When a partner unexpectedly brings up a deeply personal topic, it can catch you off guard and make you uncomfortable. These situations require a tactful and balanced response to maintain trust and respect in the conversation. The key is to find a balance between showing empathy and maintaining your boundaries.
The first thing to do is to listen attentively. Even if the topic seems too intimate or inappropriate for the current stage of your relationship, avoid interrupting or showing irritation. Try to understand why the person chose to share this information. It might be their way of expressing trust or addressing something they genuinely care about.
If you feel unprepared to delve into the discussion, you can gently set boundaries. For example, you might say, "I appreciate your openness, but this is a bit unexpected for me. Can I take some time to think about it before responding?" Such a response shows respect for your partner while also signaling that you would prefer to discuss the topic later or in a different way.
The tone of your reply is crucial. Avoid judgmental or overly negative statements, even if you’re uncomfortable discussing the topic. Phrases like, "Why are you even bringing this up?" or "This is inappropriate," can hurt your partner and create tension. Instead, use neutral expressions that show your willingness to engage in dialogue while protecting your personal boundaries.
If your partner wants to discuss something that triggers strong emotions or feels challenging for you, suggest addressing it in a calmer setting. For example, you could say, "This seems like an important topic. Can we talk about it later when I’m ready?" This allows you time to process your feelings and prepare for the conversation.
Sometimes, your partner may expect emotional support or specific advice. If you’re not ready to provide that, it’s okay to be honest. You can say, "I appreciate you sharing this, but I need some time to understand how I feel about it." Honesty helps avoid misunderstandings and shows that you take your partner’s words seriously.
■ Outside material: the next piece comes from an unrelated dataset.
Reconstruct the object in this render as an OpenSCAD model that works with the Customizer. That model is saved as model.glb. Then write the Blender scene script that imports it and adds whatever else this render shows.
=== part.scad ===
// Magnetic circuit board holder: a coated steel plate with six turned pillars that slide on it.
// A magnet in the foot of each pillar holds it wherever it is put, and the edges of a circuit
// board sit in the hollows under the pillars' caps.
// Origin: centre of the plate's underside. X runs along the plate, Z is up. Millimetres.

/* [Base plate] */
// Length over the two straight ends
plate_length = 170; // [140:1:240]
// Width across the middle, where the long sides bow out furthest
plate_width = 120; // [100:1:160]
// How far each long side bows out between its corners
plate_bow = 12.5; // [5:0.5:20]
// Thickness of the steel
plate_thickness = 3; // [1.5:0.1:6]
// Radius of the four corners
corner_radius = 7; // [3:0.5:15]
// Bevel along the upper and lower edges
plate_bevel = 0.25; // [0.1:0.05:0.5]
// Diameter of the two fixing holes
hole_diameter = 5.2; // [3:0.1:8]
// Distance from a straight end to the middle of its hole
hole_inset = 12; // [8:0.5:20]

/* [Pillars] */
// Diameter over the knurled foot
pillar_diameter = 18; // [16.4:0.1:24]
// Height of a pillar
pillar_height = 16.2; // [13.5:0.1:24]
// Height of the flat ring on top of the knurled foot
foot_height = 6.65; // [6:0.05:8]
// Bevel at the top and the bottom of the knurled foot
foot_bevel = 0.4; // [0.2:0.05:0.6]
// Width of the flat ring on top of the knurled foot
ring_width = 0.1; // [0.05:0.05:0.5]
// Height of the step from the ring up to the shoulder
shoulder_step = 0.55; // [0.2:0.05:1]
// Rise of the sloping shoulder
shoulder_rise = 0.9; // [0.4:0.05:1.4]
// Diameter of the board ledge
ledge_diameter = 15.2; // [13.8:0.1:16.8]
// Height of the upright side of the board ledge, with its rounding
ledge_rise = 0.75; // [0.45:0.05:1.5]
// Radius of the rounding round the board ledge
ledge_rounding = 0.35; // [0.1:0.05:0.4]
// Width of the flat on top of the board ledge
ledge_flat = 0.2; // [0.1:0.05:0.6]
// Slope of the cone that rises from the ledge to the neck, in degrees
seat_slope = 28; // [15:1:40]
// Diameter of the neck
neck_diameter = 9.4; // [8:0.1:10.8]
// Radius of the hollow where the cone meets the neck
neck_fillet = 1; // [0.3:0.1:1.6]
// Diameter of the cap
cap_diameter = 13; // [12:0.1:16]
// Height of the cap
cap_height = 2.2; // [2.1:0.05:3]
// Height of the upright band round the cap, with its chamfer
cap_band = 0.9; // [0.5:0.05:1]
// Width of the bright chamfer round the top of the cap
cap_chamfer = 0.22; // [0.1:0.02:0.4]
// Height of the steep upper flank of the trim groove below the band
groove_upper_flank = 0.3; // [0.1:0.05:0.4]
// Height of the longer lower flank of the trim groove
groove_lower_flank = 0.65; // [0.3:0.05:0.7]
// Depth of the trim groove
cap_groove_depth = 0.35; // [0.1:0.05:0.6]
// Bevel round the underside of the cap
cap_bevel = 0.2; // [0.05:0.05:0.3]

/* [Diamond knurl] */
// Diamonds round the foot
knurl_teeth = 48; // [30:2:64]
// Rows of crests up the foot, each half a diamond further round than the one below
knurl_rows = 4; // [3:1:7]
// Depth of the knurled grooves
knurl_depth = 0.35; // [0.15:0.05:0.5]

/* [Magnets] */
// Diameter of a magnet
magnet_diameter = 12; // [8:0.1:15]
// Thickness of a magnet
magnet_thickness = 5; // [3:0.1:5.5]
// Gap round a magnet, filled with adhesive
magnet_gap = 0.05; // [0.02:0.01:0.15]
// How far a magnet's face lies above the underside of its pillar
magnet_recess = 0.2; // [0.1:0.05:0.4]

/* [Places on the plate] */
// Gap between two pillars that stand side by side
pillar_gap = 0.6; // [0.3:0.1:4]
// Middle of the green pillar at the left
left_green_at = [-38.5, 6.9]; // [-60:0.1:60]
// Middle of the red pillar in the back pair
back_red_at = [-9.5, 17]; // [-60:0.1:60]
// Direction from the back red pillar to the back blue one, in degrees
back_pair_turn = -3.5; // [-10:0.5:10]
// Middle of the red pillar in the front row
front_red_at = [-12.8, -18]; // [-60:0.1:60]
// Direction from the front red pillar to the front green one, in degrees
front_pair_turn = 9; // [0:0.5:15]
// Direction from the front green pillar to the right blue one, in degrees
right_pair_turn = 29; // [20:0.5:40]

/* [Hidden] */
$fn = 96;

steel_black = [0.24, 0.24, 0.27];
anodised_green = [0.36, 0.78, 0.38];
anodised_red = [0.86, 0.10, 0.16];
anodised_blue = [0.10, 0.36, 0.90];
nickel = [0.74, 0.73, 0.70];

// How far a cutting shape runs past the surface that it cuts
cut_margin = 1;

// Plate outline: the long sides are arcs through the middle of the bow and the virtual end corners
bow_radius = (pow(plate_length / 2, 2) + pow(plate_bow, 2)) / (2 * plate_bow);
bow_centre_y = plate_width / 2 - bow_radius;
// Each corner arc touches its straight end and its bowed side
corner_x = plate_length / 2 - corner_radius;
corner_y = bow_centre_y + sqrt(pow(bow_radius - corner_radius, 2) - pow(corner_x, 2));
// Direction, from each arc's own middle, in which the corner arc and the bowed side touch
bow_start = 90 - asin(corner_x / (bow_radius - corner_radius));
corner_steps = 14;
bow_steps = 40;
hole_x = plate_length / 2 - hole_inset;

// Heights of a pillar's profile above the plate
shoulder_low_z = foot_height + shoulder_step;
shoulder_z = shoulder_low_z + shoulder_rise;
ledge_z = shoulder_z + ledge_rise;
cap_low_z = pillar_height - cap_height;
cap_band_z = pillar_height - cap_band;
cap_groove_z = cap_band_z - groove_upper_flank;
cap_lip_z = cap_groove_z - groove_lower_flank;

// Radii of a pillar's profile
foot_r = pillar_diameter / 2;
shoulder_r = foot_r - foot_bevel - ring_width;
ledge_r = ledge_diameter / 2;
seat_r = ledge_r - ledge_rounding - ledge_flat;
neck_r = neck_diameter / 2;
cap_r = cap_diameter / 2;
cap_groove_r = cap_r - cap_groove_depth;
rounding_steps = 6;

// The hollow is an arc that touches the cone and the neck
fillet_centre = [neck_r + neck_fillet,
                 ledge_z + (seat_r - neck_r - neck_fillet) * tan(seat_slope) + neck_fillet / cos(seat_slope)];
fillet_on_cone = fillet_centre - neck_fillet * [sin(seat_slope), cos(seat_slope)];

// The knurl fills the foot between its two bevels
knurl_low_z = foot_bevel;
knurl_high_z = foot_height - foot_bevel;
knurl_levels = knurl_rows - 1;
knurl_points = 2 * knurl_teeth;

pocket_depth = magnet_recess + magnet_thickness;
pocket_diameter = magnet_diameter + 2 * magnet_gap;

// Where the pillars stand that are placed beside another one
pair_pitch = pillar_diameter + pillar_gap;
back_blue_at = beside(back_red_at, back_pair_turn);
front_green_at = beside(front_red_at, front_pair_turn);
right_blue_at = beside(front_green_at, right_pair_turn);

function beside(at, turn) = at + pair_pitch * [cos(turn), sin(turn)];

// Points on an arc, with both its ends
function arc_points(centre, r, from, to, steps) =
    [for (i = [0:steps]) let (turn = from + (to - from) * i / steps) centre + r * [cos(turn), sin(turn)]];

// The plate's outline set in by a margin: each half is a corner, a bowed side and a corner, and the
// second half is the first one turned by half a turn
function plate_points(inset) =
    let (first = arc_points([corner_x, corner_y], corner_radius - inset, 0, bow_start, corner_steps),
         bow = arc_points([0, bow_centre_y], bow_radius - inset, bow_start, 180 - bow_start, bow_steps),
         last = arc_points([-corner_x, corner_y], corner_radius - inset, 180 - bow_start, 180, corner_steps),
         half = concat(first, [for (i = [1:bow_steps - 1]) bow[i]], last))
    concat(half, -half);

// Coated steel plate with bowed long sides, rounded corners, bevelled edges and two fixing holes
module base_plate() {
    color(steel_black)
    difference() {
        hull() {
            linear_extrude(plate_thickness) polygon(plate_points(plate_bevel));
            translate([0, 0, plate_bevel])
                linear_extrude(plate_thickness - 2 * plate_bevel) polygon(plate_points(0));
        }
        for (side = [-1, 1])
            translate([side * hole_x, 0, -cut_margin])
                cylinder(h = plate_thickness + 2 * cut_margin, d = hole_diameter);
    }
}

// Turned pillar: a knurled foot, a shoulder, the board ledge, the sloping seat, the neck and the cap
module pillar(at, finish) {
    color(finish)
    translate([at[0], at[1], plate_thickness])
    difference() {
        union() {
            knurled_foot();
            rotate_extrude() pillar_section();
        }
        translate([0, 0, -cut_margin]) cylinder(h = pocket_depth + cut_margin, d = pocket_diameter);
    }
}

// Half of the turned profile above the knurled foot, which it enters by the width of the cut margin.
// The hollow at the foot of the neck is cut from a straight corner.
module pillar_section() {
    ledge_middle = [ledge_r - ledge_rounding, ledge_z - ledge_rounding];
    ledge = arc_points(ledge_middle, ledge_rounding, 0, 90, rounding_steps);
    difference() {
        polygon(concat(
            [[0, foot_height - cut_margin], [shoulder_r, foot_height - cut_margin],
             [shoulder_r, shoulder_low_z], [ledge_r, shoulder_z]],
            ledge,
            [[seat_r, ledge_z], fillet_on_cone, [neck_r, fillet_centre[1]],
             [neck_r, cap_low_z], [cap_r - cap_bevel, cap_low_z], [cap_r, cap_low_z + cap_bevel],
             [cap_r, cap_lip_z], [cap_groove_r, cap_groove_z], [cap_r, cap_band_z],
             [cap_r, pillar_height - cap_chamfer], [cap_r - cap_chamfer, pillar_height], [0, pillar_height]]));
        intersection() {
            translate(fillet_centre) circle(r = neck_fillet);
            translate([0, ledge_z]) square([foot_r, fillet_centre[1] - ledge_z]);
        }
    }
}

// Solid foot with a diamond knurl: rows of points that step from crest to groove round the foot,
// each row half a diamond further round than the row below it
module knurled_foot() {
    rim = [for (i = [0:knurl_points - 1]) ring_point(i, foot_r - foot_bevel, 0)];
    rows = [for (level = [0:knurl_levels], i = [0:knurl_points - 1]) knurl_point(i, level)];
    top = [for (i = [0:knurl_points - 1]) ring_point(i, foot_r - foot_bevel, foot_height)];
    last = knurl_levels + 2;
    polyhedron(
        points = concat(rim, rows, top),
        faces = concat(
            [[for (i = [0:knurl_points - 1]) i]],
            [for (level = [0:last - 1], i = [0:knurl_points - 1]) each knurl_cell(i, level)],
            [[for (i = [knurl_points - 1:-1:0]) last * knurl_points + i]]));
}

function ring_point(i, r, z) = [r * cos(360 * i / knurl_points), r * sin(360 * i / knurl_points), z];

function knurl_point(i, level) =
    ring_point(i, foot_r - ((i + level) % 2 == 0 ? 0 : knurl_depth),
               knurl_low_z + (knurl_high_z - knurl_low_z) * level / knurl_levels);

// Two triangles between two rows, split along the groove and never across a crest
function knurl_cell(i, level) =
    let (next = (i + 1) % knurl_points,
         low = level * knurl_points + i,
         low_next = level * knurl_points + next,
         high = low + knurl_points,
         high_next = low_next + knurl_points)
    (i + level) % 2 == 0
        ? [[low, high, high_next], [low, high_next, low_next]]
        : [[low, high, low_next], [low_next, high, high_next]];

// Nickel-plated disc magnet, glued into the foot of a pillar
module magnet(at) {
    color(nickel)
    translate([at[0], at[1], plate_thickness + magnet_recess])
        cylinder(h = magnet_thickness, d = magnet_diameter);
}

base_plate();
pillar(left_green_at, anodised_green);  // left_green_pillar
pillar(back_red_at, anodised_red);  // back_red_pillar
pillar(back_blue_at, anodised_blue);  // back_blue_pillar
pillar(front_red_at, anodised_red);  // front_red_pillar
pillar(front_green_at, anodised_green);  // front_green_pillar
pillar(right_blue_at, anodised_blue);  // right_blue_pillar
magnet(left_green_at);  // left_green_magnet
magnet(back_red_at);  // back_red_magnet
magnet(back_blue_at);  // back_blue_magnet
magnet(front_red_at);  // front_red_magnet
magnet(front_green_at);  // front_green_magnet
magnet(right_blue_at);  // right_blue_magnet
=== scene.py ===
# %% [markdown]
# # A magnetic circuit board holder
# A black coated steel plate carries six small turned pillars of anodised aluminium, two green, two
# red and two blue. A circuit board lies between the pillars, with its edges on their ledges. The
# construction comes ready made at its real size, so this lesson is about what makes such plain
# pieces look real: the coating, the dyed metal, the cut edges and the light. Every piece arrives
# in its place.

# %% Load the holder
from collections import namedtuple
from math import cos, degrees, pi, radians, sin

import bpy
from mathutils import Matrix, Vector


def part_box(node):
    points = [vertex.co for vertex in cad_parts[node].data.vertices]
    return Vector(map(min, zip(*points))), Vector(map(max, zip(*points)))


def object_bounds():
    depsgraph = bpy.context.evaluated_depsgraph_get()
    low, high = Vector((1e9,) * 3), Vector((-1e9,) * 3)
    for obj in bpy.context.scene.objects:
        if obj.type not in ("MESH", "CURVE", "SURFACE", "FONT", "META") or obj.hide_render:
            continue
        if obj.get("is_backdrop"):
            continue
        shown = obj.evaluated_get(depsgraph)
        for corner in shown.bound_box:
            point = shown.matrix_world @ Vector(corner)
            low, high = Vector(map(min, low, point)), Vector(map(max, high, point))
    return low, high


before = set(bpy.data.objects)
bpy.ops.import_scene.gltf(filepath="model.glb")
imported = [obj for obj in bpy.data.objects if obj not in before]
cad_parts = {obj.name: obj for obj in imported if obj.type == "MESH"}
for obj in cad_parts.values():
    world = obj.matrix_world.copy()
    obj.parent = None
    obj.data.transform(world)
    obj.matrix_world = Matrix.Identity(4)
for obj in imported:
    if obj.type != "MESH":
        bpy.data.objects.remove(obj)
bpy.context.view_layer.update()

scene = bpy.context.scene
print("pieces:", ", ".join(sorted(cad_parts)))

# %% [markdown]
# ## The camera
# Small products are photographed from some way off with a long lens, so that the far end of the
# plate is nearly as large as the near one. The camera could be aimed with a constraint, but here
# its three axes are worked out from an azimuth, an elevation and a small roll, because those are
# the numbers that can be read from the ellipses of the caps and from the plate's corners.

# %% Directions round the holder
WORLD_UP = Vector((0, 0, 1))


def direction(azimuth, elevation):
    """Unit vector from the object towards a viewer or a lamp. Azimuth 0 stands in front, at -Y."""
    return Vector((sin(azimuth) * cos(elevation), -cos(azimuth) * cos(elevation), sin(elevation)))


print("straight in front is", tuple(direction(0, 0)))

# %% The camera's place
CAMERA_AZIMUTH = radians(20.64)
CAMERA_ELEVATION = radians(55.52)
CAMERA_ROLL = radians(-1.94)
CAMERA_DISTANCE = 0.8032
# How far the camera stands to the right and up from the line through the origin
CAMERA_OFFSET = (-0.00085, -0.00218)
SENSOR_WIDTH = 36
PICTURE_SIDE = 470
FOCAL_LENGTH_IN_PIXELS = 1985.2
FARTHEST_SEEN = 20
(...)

If you decide to engage in the discussion, pay close attention to what your partner is saying. Ask clarifying questions to show your involvement, but don’t push or delve into details if it feels inappropriate. Sometimes, the person just needs to speak openly, and your silent understanding can be more valuable than any words.
Ultimately, it’s important to remember that everyone has the right to their own boundaries in communication. If the topic feels too personal or uncomfortable for you, it’s perfectly fine to decline discussing it immediately. The key is to maintain respect and openness so that your partner doesn’t feel rejected. A delicate approach will help preserve harmony in your relationship and build even greater trust between you.